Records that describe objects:
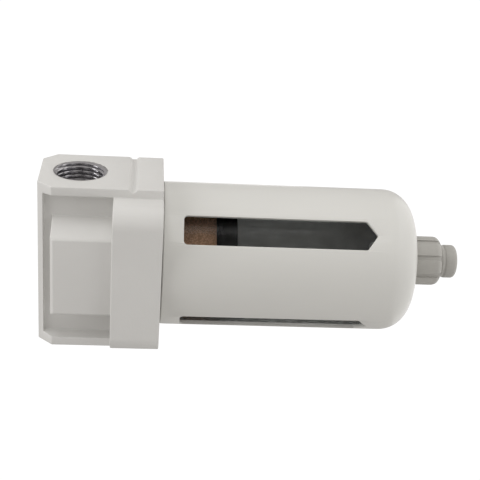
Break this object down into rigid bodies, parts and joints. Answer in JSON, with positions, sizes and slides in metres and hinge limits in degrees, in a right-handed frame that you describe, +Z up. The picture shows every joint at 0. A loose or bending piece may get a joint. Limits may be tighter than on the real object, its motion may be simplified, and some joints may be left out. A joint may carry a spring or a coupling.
{
  "type": "compressed air filter",
  "caption": "Inline compressed air filter: cast head with threaded ports, clear bowl in a slotted metal guard, element on a tie rod and a twist drain.",
  "frame": {"origin": "centre of the inlet port's mouth, on the inlet face", "axes": "+X runs along the port axis from the inlet to the outlet, +Z is up as installed with the bowl hanging down, and -Y is the front"},
  "size_m": [0.07, 0.0642, 0.1744],
  "materials": {
    "cast_paint": "satin light grey paint on die-cast aluminium",
    "guard_paint": "smooth satin off-white paint on drawn metal",
    "bowl_clear": "clear polycarbonate with a smoky tint",
    "element_medium": "brown porous sintered medium",
    "black_plastic": "moulded black plastic",
    "grey_plastic": "moulded grey plastic",
    "white_plastic": "moulded white plastic",
    "seal_rubber": "nitrile rubber",
    "plated_steel": "zinc-plated steel",
    "spring_steel": "drawn spring steel",
    "port_metal": "bare machined aluminium of the threads"
  },
  "bodies": {
    "head": {"head_casting": "cast_paint", "tie_rod": "plated_steel", "tie_rod_locknut": "plated_steel", "deflector": "black_plastic"},
    "element_set": {"element_gasket_top": "seal_rubber", "filter_element": "element_medium", "element_gasket_bottom": "seal_rubber"},
    "baffle_turner": {"baffle": "black_plastic"},
    "bowl_set": {"bowl": "bowl_clear", "bowl_oring": "seal_rubber", "bowl_cushion_ring": "seal_rubber", "drain_strainer": "white_plastic", "drain_housing": "grey_plastic", "drain_gasket": "seal_rubber", "drain_nut": "plated_steel", "knob_retaining_ring": "plated_steel"},
    "guard": {"bowl_guard": "guard_paint"},
    "knob": {"drain_knob": "grey_plastic"},
    "stem": {"drain_stem": "grey_plastic", "valve_seal": "seal_rubber", "stem_oring": "seal_rubber", "drain_spring": "spring_steel"}
  },
  "joints": [
    {"name": "bowl_removal", "type": "slide", "parent": "head", "child": "bowl_set", "axis": [0, 0, -1], "range_m": [0, 0.125]},
    {"name": "guard_turn", "type": "hinge", "parent": "bowl_set", "child": "guard", "pos_m": [0.035, 0, -0.08], "axis": [0, 0, -1], "continuous": true},
    {"name": "element_removal", "type": "slide", "parent": "head", "child": "element_set", "axis": [0, 0, -1], "range_m": [0, 0.05]},
    {"name": "baffle_turn", "type": "hinge", "parent": "element_set", "child": "baffle_turner", "pos_m": [0.035, 0, -0.062], "axis": [0, 0, -1], "continuous": true},
    {"name": "drain_knob_turn", "type": "hinge", "parent": "bowl_set", "child": "knob", "pos_m": [0.035, 0, -0.143], "axis": [0, 0, -1], "range_deg": [0, 90]},
    {"name": "drain_stem_travel", "type": "slide", "parent": "bowl_set", "child": "stem", "axis": [0, 0, -1], "range_m": [0, 0.002], "deforming": ["drain_spring"]}
  ],
  "couplings": [
    {"joint": "drain_knob_turn", "follows": "drain_stem_travel", "rad_per_m": 785}
  ]
}
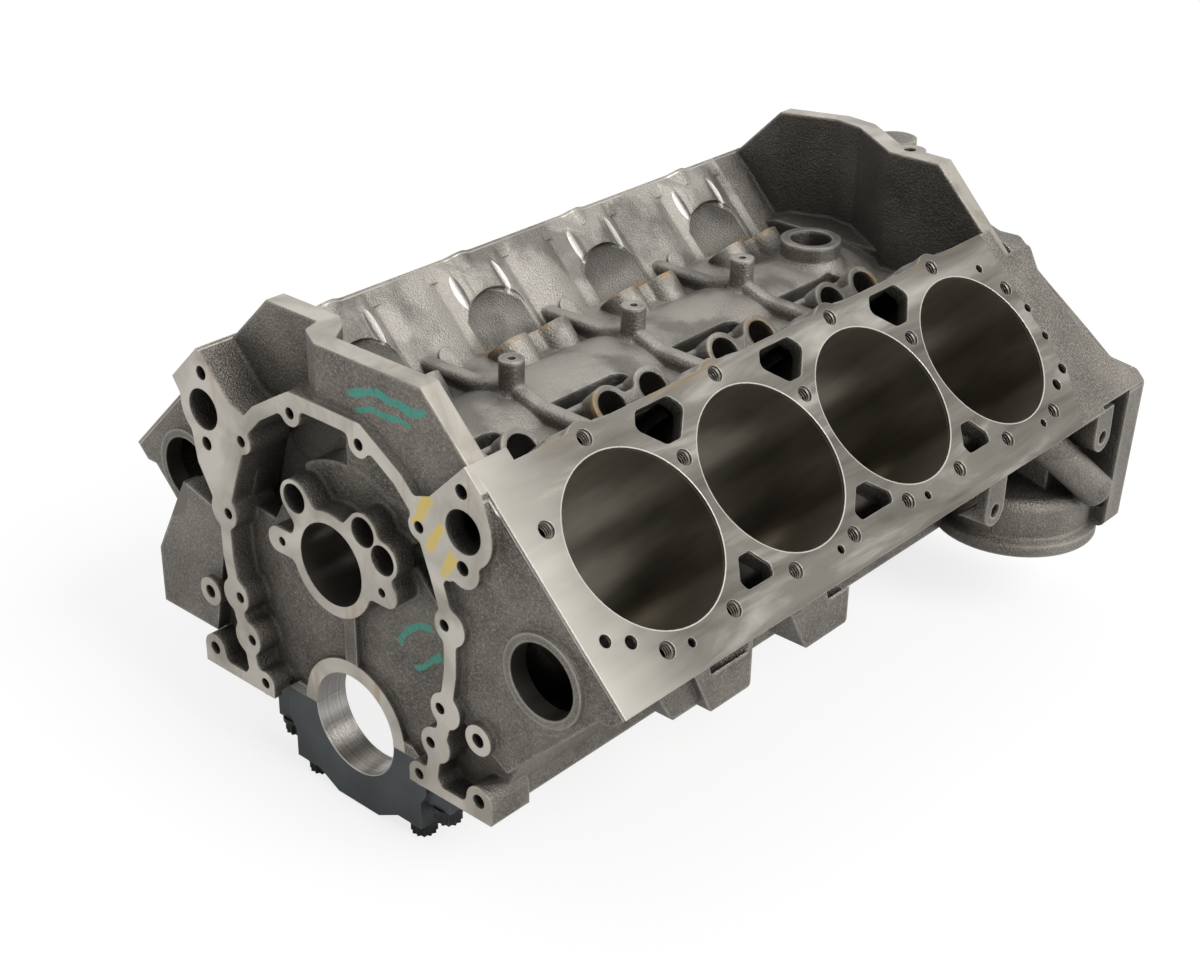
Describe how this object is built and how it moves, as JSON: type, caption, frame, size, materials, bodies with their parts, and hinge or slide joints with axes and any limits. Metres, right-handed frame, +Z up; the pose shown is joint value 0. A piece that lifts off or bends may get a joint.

* **THE PROBLEM**: Write out the whole listing exactly.

* **THE OUTPUT**:
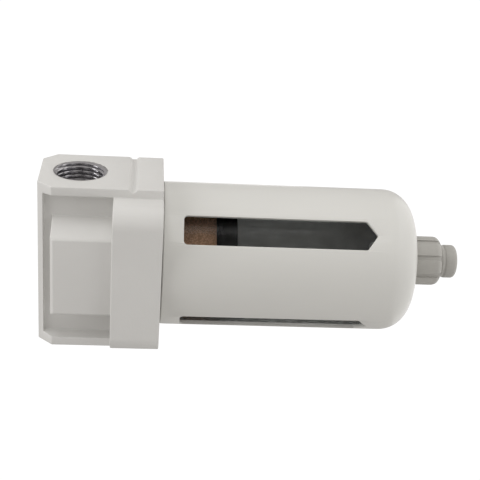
Break this object down into rigid bodies, parts and joints. Answer in JSON, with positions, sizes and slides in metres and hinge limits in degrees, in a right-handed frame that you describe, +Z up. The picture shows every joint at 0. A loose or bending piece may get a joint. Limits may be tighter than on the real object, its motion may be simplified, and some joints may be left out. A joint may carry a spring or a coupling.
{
  "type": "compressed air filter",
  "caption": "Inline compressed air filter: cast head with threaded ports, clear bowl in a slotted metal guard, element on a tie rod and a twist drain.",
  "frame": {"origin": "centre of the inlet port's mouth, on the inlet face", "axes": "+X runs along the port axis from the inlet to the outlet, +Z is up as installed with the bowl hanging down, and -Y is the front"},
  "size_m": [0.07, 0.0642, 0.1744],
  "materials": {
    "cast_paint": "satin light grey paint on die-cast aluminium",
    "guard_paint": "smooth satin off-white paint on drawn metal",
    "bowl_clear": "clear polycarbonate with a smoky tint",
    "element_medium": "brown porous sintered medium",
    "black_plastic": "moulded black plastic",
    "grey_plastic": "moulded grey plastic",
    "white_plastic": "moulded white plastic",
    "seal_rubber": "nitrile rubber",
    "plated_steel": "zinc-plated steel",
    "spring_steel": "drawn spring steel",
    "port_metal": "bare machined aluminium of the threads"
  },
  "bodies": {
    "head": {"head_casting": "cast_paint", "tie_rod": "plated_steel", "tie_rod_locknut": "plated_steel", "deflector": "black_plastic"},
    "element_set": {"element_gasket_top": "seal_rubber", "filter_element": "element_medium", "element_gasket_bottom": "seal_rubber"},
    "baffle_turner": {"baffle": "black_plastic"},
    "bowl_set": {"bowl": "bowl_clear", "bowl_oring": "seal_rubber", "bowl_cushion_ring": "seal_rubber", "drain_strainer": "white_plastic", "drain_housing": "grey_plastic", "drain_gasket": "seal_rubber", "drain_nut": "plated_steel", "knob_retaining_ring": "plated_steel"},
    "guard": {"bowl_guard": "guard_paint"},
    "knob": {"drain_knob": "grey_plastic"},
    "stem": {"drain_stem": "grey_plastic", "valve_seal": "seal_rubber", "stem_oring": "seal_rubber", "drain_spring": "spring_steel"}
  },
  "joints": [
    {"name": "bowl_removal", "type": "slide", "parent": "head", "child": "bowl_set", "axis": [0, 0, -1], "range_m": [0, 0.125]},
    {"name": "guard_turn", "type": "hinge", "parent": "bowl_set", "child": "guard", "pos_m": [0.035, 0, -0.08], "axis": [0, 0, -1], "continuous": true},
    {"name": "element_removal", "type": "slide", "parent": "head", "child": "element_set", "axis": [0, 0, -1], "range_m": [0, 0.05]},
    {"name": "baffle_turn", "type": "hinge", "parent": "element_set", "child": "baffle_turner", "pos_m": [0.035, 0, -0.062], "axis": [0, 0, -1], "continuous": true},
    {"name": "drain_knob_turn", "type": "hinge", "parent": "bowl_set", "child": "knob", "pos_m": [0.035, 0, -0.143], "axis": [0, 0, -1], "range_deg": [0, 90]},
    {"name": "drain_stem_travel", "type": "slide", "parent": "bowl_set", "child": "stem", "axis": [0, 0, -1], "range_m": [0, 0.002], "deforming": ["drain_spring"]}
  ],
  "couplings": [
    {"joint": "drain_knob_turn", "follows": "drain_stem_travel", "rad_per_m": 785}
  ]
}
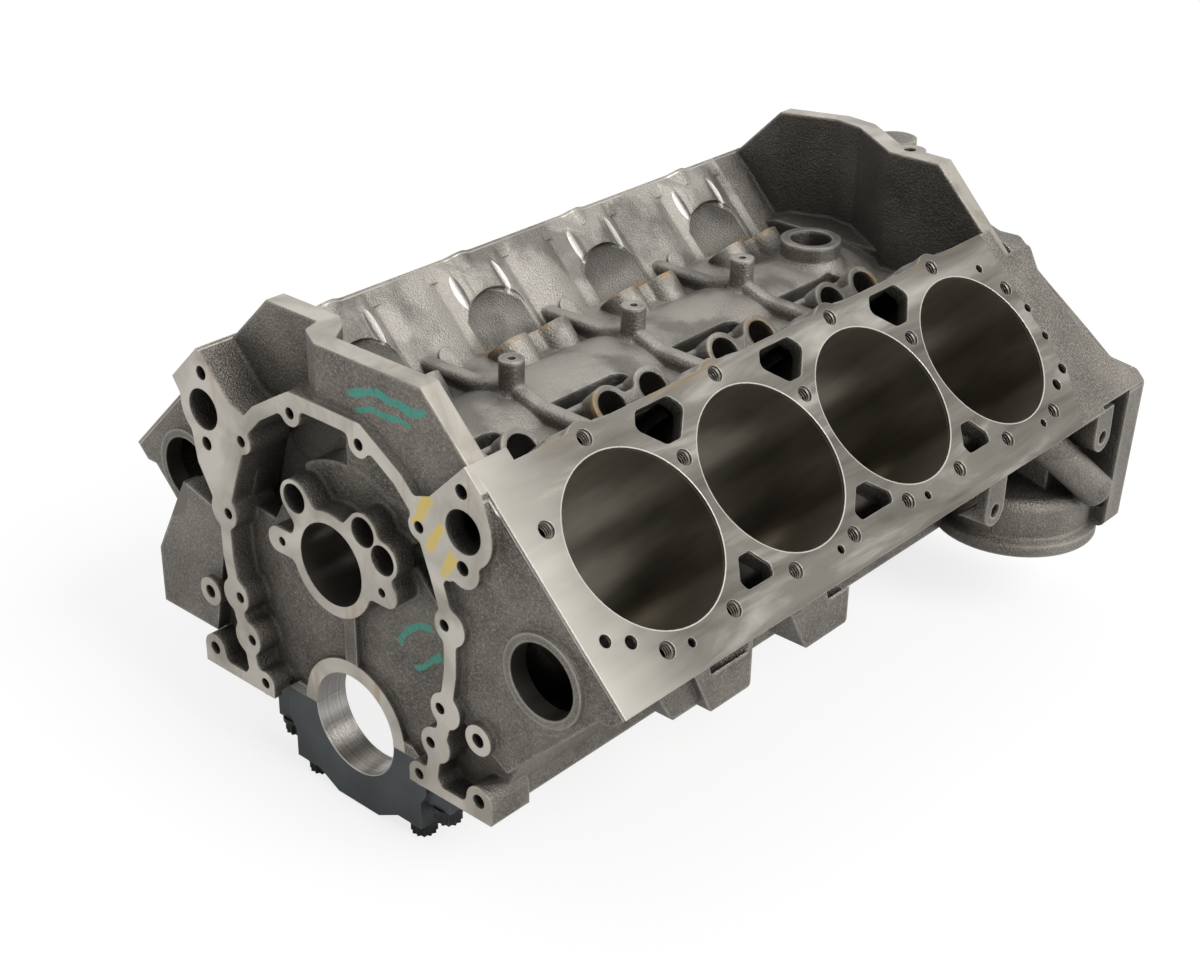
Describe how this object is built and how it moves, as JSON: type, caption, frame, size, materials, bodies with their parts, and hinge or slide joints with axes and any limits. Metres, right-handed frame, +Z up; the pose shown is joint value 0. A piece that lifts off or bends may get a joint.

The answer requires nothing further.